**Your goal:**
Copy every line from the material below that holds "Blender".
Start of Input
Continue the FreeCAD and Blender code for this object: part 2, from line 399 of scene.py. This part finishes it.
End of Input
Start of Input
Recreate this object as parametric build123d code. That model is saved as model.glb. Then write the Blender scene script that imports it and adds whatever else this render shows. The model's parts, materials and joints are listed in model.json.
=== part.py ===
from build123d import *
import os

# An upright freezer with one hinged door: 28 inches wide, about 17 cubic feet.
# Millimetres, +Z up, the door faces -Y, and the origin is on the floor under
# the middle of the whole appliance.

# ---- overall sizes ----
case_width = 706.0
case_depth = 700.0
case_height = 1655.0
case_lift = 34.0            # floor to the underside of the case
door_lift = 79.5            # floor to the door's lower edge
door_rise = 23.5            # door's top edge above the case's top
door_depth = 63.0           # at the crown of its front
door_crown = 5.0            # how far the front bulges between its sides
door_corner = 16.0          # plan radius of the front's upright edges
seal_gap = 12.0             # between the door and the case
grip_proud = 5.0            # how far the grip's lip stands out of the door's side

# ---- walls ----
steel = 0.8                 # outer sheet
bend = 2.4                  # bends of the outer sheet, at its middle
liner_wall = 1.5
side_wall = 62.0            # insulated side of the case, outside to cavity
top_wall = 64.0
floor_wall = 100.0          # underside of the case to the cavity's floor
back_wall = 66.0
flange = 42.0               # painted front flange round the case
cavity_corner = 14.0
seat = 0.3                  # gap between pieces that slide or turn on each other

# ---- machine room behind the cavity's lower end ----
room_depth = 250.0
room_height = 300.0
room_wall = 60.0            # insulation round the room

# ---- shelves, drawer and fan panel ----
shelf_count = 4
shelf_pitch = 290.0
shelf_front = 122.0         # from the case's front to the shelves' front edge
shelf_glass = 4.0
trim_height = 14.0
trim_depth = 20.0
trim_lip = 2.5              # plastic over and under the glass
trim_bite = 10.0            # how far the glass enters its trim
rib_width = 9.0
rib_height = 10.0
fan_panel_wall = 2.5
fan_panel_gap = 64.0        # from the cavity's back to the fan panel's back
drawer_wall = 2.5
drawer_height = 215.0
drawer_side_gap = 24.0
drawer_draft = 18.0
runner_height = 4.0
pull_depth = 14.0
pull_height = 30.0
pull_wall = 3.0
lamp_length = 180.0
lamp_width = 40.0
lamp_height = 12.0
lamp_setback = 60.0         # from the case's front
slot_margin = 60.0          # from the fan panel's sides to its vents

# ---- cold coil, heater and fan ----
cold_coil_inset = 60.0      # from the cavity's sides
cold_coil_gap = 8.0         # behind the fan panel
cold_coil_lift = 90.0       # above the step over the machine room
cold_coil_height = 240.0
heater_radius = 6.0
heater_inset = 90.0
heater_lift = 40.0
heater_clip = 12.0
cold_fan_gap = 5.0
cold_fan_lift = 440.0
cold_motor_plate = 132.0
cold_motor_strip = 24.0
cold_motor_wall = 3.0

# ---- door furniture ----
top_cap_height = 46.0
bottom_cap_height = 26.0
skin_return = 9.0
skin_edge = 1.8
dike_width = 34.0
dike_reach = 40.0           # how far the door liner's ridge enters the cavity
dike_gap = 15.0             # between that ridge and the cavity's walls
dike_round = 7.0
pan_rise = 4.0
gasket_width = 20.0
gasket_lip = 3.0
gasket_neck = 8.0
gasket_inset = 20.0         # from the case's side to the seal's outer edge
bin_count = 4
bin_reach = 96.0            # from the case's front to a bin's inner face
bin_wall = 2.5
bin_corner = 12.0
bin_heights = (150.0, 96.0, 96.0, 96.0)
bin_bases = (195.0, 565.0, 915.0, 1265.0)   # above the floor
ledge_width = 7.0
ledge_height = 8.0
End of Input
**Written solution:**
Continue the FreeCAD and Blender code for this object: part 2, from line 399 of scene.py. This part finishes it.
Recreate this object as parametric build123d code. That model is saved as model.glb. Then write the Blender scene script that imports it and adds whatever else this render shows. The model's parts, materials and joints are listed in model.json.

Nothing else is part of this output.